Die Dreharbeiten zu Filmen, die nächstes Jahr in die Kinos kommen sollten, sind ebenfalls vom Streik betroffen. «Beetlejuice 2», die Fortsetzung zu Tim Burtons Kultklassiker mit Michael Keaton und Winona Ryder, hatte gerade mit den Dreharbeiten in Vermont begonnen, als der SAG-AFTRA Streik ausbrach und deshalb wurden sie einstellt. Und obwohl soeben ein Foto von Hugh Jackman im gelben Wolverine Kostüm veröffentlicht wurde, mussten auch die Dreharbeiten zu «Deadpool 3» pausieren und weitere Marvel Filme wie «Blade» und «Thurnderbolts» mussten die Zelte abbrechen, als die Autoren in einen Streik traten.
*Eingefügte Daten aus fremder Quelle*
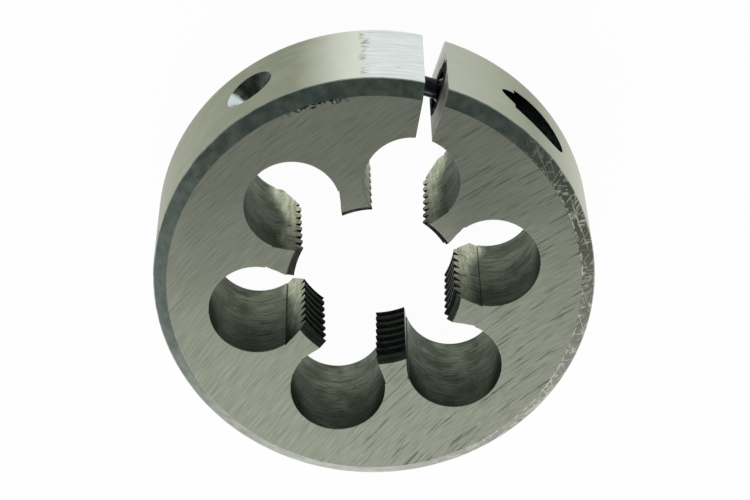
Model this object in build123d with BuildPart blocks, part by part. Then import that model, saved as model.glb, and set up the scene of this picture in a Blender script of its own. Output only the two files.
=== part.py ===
"""Adjustable round threading die with its adjusting screw.

The die lies on its back face: origin at the centre of that face, +Z up along the
thread axis to the entry face, +Y towards the adjusting slot. Millimetres.
"""
from build123d import *
from math import atan, ceil, cos, degrees, pi, radians, sin, sqrt, tan
import os

# Die blank; its turned profile is drawn at a bearing where the rim is plain
die_diameter = 45.0
die_thickness = 14.0
entry_chamfer = 1.4
back_chamfer = 0.4
profile_bearing = 300.0

# Cutting thread, metric 60 degree form, right hand
thread_diameter = 18.0
thread_pitch = 1.5
thread_flank_angle = 30.0
thread_depth_share = 5 / 8
thread_root_flat_share = 1 / 8
thread_start = 95.0
crest_taper = 0.3
entry_mouth_diameter = 17.9
entry_lead_angle = 96.0
back_mouth_diameter = 20.7
back_lead_angle = 60.0

# Chip clearance holes; the metal left between them carries the lands
flute_count = 6
flute_diameter = 9.75
flute_circle_diameter = 24.5

# Rake and heel faces, ground flat on the clearance holes' walls at both sides of each land
grind_setback_edge = 0.35
grind_setback_top = 0.12
grind_width = 3.0

# Adjusting slot, sawn from the rim into the first clearance hole
slot_square_wall = 0.55
slot_inner_width = 1.7
slot_outer_width = 2.45

# Adjusting screw, across the slot, and its hole
seat_height = 6.3
screw_axis_depth = 3.0
screw_diameter = 3.8
screw_clearance = 0.05
screw_length = 8.0
screw_end_chamfer = 0.3
point_diameter = 2.0
point_length = 1.9
point_dome = 0.25
point_gap = 0.03
driver_slot_width = 0.6
driver_slot_depth = 1.3
counterbore_diameter = 5.2
counterbore_start = 8.3

# Conical seats in the rim for the clamping screws of the stock
rim_seat_diameter = 5.7
rim_seat_angle = 90.0
rim_seat_bearings = (142.0, 322.0)

# Radii and angles that follow from the sizes above
die_radius = die_diameter / 2
screw_axis_radius = die_radius - screw_axis_depth
flute_radius = flute_diameter / 2
flute_circle_radius = flute_circle_diameter / 2
major_radius = thread_diameter / 2
flank_slope = tan(radians(thread_flank_angle))
sharp_height = thread_pitch / 2 / flank_slope
minor_radius = major_radius - sharp_height * thread_depth_share
entry_mouth_radius = entry_mouth_diameter / 2
back_mouth_radius = back_mouth_diameter / 2
back_minor_radius = minor_radius + crest_taper
entry_lead_depth = (entry_mouth_radius - minor_radius) / tan(radians(entry_lead_angle / 2))
back_lead_depth = (back_mouth_radius - back_minor_radius) / tan(radians(back_lead_angle / 2))
half_land_step = 180 / flute_count
flute_aside = flute_circle_radius * sin(radians(half_land_step))
flute_up = flute_circle_radius * cos(radians(half_land_step))
cut_past = 1.0


def flute_wall_aside(height):
    """Distance from a land's centre line to the clearance hole's wall, at a height on that line."""
    return flute_aside - sqrt(flute_radius**2 - (flute_up - height) ** 2)


def slot_slant_wall(height):
    """Place of the slot's slanted wall across the slot, at a height above the die's axis."""
    inner_height = flute_circle_radius + flute_radius
    widening = (slot_outer_width - slot_inner_width) / (die_radius - inner_height)
    return slot_square_wall - slot_inner_width - widening * (height - inner_height)


# Thread groove over one land: a V ring sector leaned to the thread's lead angle, so that over
# the short width of a land it runs along the right-hand helix
groove_past_crest = 0.3
groove_sector = 44.0
root_half = thread_pitch * thread_root_flat_share / 2
groove_foot_radius = minor_radius - groove_past_crest
groove_foot_half = root_half + (major_radius - groove_foot_radius) * flank_slope
lead_angle = degrees(atan(thread_pitch / (pi * (major_radius + minor_radius))))
with BuildPart() as thread_groove:
    with BuildSketch(Plane.XZ):
        Polygon(
            (groove_foot_radius, -groove_foot_half),
            (major_radius, -root_half),
            (major_radius, root_half),
            (groove_foot_radius, groove_foot_half),
            align=None,
        )
    revolve(axis=Axis.Z, revolution_arc=groove_sector)
leaned_groove = thread_groove.part.rotate(Axis.Z, -groove_sector / 2).rotate(Axis.X, lead_angle)


def land_grooves(bearing):
    """The grooves of the thread's turns where they cross the land at this bearing."""
    rise = thread_pitch * (bearing - thread_start) / 360
    first_turn = -ceil((groove_foot_half + rise) / thread_pitch)
    turns = ceil((die_thickness + 2 * thread_pitch) / thread_pitch)
    heights = [rise + thread_pitch * (first_turn + turn) for turn in range(turns)]
    return [leaned_groove.rotate(Axis.Z, bearing).translate((0, 0, height)) for height in heights]


profile_out = Vector(1, 0, 0).rotate(Axis.Z, profile_bearing)
profile_plane = Plane(origin=(0, 0, 0), x_dir=profile_out, z_dir=profile_out.cross(Axis.Z.direction))
with BuildPart() as die_body:
    # Turned blank with the core hole, its lead-in cone and the back countersink
    with BuildSketch(profile_plane):
        Polygon(
            (back_mouth_radius, 0),
            (die_radius - back_chamfer, 0),
            (die_radius, back_chamfer),
            (die_radius, die_thickness - entry_chamfer),
            (die_radius - entry_chamfer, die_thickness),
            (entry_mouth_radius, die_thickness),
            (minor_radius, die_thickness - entry_lead_depth),
            (back_minor_radius, back_lead_depth),
            align=None,
        )
    revolve(axis=Axis.Z)

    # Chip clearance holes, the first one on the slot side
    with BuildSketch():
        with PolarLocations(flute_circle_radius, flute_count, start_angle=90):
            Circle(flute_radius)
    extrude(amount=die_thickness, mode=Mode.SUBTRACT)

    # Rake and heel faces: flat grinds that leave each land with two straight edges
    grind_foot = minor_radius - cut_past
    grind_top = minor_radius + grind_width
    edge_aside = flute_wall_aside(minor_radius) - grind_setback_edge
    top_aside = flute_wall_aside(grind_top) - grind_setback_top
    foot_aside = edge_aside + (edge_aside - top_aside) * cut_past / grind_width
    with BuildSketch():
        with PolarLocations(0, flute_count, start_angle=90 - half_land_step):
            for side in (-1, 1):
                Polygon(
                    (grind_foot, side * foot_aside),
                    (grind_top, side * top_aside),
                    (grind_top, side * flute_aside),
                    (grind_foot, side * flute_aside),
                    align=None,
                )
    extrude(amount=die_thickness, mode=Mode.SUBTRACT)

    # Right-hand thread across the lands
    for land in range(flute_count):
        add(land_grooves(90 + half_land_step * (2 * land + 1)), mode=Mode.SUBTRACT)

    # Adjusting slot: one wall square to the rim, the other slanting outwards
    slot_top = die_radius + cut_past
    with BuildSketch():
        Polygon(
            (slot_square_wall, flute_circle_radius),
            (slot_square_wall, slot_top),
            (slot_slant_wall(slot_top), slot_top),
            (slot_slant_wall(flute_circle_radius), flute_circle_radius),
            align=None,
        )
    extrude(amount=die_thickness, mode=Mode.SUBTRACT)

    # Adjusting screw's hole from the slot outwards, and the counterbore for its driver
    hole_plane = Plane(origin=(0, screw_axis_radius, seat_height), z_dir=(1, 0, 0))
    with BuildSketch(hole_plane):
        Circle(screw_diameter / 2 + screw_clearance)
    extrude(amount=counterbore_start, mode=Mode.SUBTRACT)
    with BuildSketch(hole_plane.offset(counterbore_start)):
        Circle(counterbore_diameter / 2)
    extrude(amount=die_radius, mode=Mode.SUBTRACT)

    # Conical seats, sunk square to the rim and cut a little past it
    seat_slope = tan(radians(rim_seat_angle / 2))
    for bearing in rim_seat_bearings:
        outwards = Vector(1, 0, 0).rotate(Axis.Z, bearing)
        seat_centre = outwards * (die_radius + cut_past) + Vector(0, 0, seat_height)
        seat_radius = rim_seat_diameter / 2 + cut_past * seat_slope
        with Locations(Plane(origin=seat_centre, z_dir=outwards)):
            Cone(
                bottom_radius=0,
                top_radius=seat_radius,
                height=seat_radius / seat_slope,
                align=(Align.CENTER, Align.CENTER, Align.MAX),
                mode=Mode.SUBTRACT,
            )

# Adjusting screw: slotted shank, turned-down point with a domed end against the slanted wall
shank_radius = screw_diameter / 2
point_radius = point_diameter / 2
point_end = slot_slant_wall(screw_axis_radius) + point_gap
shank_start = point_length + shank_radius - point_radius
screw_plane = Plane(
    origin=(point_end, screw_axis_radius, seat_height), x_dir=(0, 1, 0), z_dir=(0, 0, -1)
)
with BuildPart() as adjusting_screw:
    with BuildSketch(screw_plane):
        with BuildLine():
            TangentArc((0, 0), (point_radius, point_dome), tangent=(1, 0))
            Polyline(
                (point_radius, point_dome),
                (point_radius, point_length),
                (shank_radius, shank_start),
                (shank_radius, screw_length - screw_end_chamfer),
                (shank_radius - screw_end_chamfer, screw_length),
                (0, screw_length),
                (0, 0),
            )
        make_face()
    revolve(axis=Axis(screw_plane.origin, screw_plane.y_dir))

    # Driver slot across the outer end
    end_face = adjusting_screw.faces().sort_by(Axis.X)[-1]
    with BuildSketch(Plane(end_face)):
        Rectangle(driver_slot_width, screw_diameter + cut_past)
    extrude(amount=-driver_slot_depth, mode=Mode.SUBTRACT)

os.makedirs("parts", exist_ok=True)
for name, piece in (("die_body", die_body), ("adjusting_screw", adjusting_screw)):
    piece.part.label = name
    export_step(piece.part, f"parts/{name}.step")
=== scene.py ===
"""Round threading die: a split steel ring with toothed lands and a black screw across its slot."""
import math

import bpy
from mathutils import Matrix, Vector


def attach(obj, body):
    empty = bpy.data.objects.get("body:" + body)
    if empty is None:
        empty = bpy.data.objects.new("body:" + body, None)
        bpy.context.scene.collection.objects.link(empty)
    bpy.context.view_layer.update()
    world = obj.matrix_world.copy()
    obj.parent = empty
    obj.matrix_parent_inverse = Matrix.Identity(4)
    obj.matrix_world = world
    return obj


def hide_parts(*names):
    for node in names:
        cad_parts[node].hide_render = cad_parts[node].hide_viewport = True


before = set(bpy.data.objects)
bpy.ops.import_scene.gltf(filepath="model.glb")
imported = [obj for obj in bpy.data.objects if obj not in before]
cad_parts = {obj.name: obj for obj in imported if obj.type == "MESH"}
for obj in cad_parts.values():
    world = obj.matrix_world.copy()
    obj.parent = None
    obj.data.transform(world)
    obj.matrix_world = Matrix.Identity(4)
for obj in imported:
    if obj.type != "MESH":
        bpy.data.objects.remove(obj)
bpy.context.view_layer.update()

scene = bpy.context.scene
scene.view_settings.view_transform = "Standard"


# Camera: a long lens from above the slot, rolled so that the slot points up the frame. It
# stands about 35 cm away, as for a small tool laid on a table.
camera_place = Vector((-0.048903, 0.142742, 0.313676))
camera_right = Vector((0.951992, 0.305965, 0.009889))
camera_up = Vector((-0.270672, 0.856392, -0.439692))
camera_lens = 158.65
camera_data = bpy.data.cameras.new("camera")
camera_data.lens = camera_lens
camera_data.sensor_width = 36.0
camera_data.clip_start = 0.01
camera = bpy.data.objects.new("camera", camera_data)
camera_back = camera_right.cross(camera_up)
camera.matrix_world = Matrix.Translation(camera_place) @ Matrix(
    (camera_right, camera_up, camera_back)
).transposed().to_4x4()
scene.collection.objects.link(camera)
scene.camera = camera


# Table and studio: a white table top under the die, white surroundings down low and a dimmer
# ceiling, with one soft lamp. The table keeps a faint shadow of the die.
def new_material(name):
    material = bpy.data.materials.new(name)
    material.use_nodes = True
    material.node_tree.nodes.clear()
    return material


def put(tree, kind, inputs=None, **settings):
    node = tree.nodes.new(kind)
    for key, value in settings.items():
        setattr(node, key, value)
    for key, value in (inputs or {}).items():
        if isinstance(value, bpy.types.NodeSocket):
            tree.links.new(value, node.inputs[key])
        else:
            node.inputs[key].default_value = value
    return node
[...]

Hugh Jackman im gelben Wolverine Kostüm.
Hugh Jackman im gelben Wolverine Kostüm. © Marvel Studios

Auch die Dreharbeiten zu «Wicked» in England mussten dicht machen. «Wir waren nur ein paar Tage vom Abschluss der Dreharbeiten entfernt», schrieb Regisseur Jon M. Chu, der das Musical mit Ariana Grande und Cynthia Erivo in den Hauptrollen verfilmt, in einer seiner Instagram Stories. «Es war sehr schmerzhaft, so kurz vor dem Ende einen Halt einlegen zu müssen, aber wir kommen zurück und werden den Film beenden, wenn die Zeit dafür reif ist.» Chu glaubt nicht, dass das Startdatum des Films im Winter 2024 gefährdet ist.
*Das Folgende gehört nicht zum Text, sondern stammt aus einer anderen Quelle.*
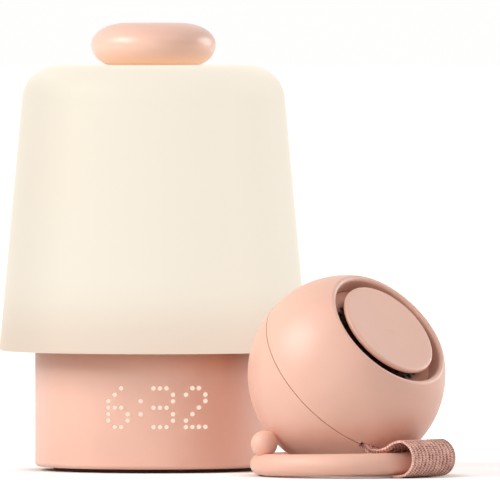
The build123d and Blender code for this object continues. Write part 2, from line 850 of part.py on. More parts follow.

Wie beeinflusst der Streik in Hollywood die Schweizer Filmlandschaft?

Wie der Streik in Hollywood die Filmlandschaft in der Schweiz beeinflussen wird, ist schwer zu sagen. Auf unsere Anfrage haben wir vom Schweizerischen Verband für Kino und Filmverleih ProCinema und dem schweizer Verleiher der Disney Studios keine Stellungnahme erhalten und die schweizer Abteilung von NBC Universal kann auf lokaler Ebene keine Aussage machen, wir sind aber höflich für ein generelles Statement zur Situation an die US-Pressestelle in Los Angeles verwiesen worden.
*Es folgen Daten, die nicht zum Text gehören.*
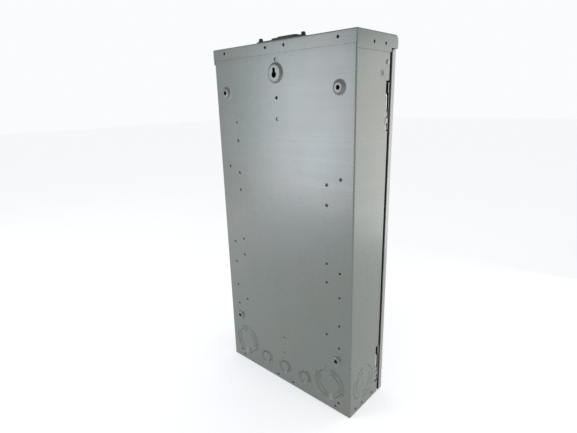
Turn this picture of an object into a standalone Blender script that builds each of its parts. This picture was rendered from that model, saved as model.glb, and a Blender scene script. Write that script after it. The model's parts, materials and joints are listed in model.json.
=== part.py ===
"""Outdoor breaker panel box: a rain-proof sheet steel enclosure with its door, hinges, latch and interior.

The box stands on its bottom end. Its back, the side that goes against the wall, faces +Y, and its door
faces -Y. The hinges are on the -X side. Z is up. Sizes in this file are in millimetres, and the helpers
that place geometry turn them into metres.
"""

import math

import bmesh
import bpy
from mathutils import Matrix, Vector

MM = 0.001

# Enclosure
SHEET = 1.5
FIT = 0.3
CAP_HALF_W = 182.8
BOX_HALF_W = CAP_HALF_W - SHEET - FIT
CAP_TOP = 750.0
BOX_TOP = CAP_TOP - SHEET - FIT
BACK_Y = 65.0
FRONT_EDGE_Y = -45.5
DOOR_EDGE_Y = -48.5
DOOR_FACE_Y = -62.0
HOOD_Y = -70.0
DOOR_BOTTOM = 0.6
DOOR_TOP = 725.5
LIP = 22.0
BEND_RADIUS = 2.5
ENDWALL_HEIGHT = 16.0
RAIL_Z = (690.0, 745.0)
RAIL_SCREW_Y = -36.0
RAIL_SCREW_Z = 703.0
THREADED_HOLE_RADIUS = 2.4
CLEAR_HOLE_RADIUS = 2.6

# Rain cap
CAP_SIDE_EDGE = 720.0
CAP_REAR_EDGE = 728.0
HOOD_EDGE = 727.0
HOOD_RADIUS = 10.0
HOOD_CUT_Y = FRONT_EDGE_Y + 0.7
HUB_X = 3.0
HUB_Y = 3.5
HUB_HOLE_RADIUS = 38.0
HUB_HALF = (63.0, 47.5)
HUB_SCREW_INSET = 8.0
HUB_GASKET_TOP = CAP_TOP + 1.5
HUB_PLATE_TOP = HUB_GASKET_TOP + 3.0
HUB_DOME_TOP = CAP_TOP + 11.0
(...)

Während die grossen Studioproduktionen pausieren müssen, haben sich einige unabhängige Filme bereit erklärt, den SAG-AFTRA Auflagen während des Streiks zu folgen und haben von der Gewerkschaft Erlaubnis erhalten, weiterdrehen zu können. Das schliesst Anne Hathaways neuen A24 Film und «The Killer's Game» von Lionsgate mit ein. Vergessen wir nicht, dass der grosse Gewinner der letztjährigen Award Saison der unabhängige A24 Film «Everything Everywhere all at Once» war.

Und wie wird alles enden?

Der Streik endet, wenn die Studios und die Gewerkschaften sich auf einen neuen Vertrag einigen können und die Mehrheit der Mitglieder der beiden Gewerkschaften SAG-AFTRA und der Writer's Guild WGA den neuen Vertrag ratifizieren.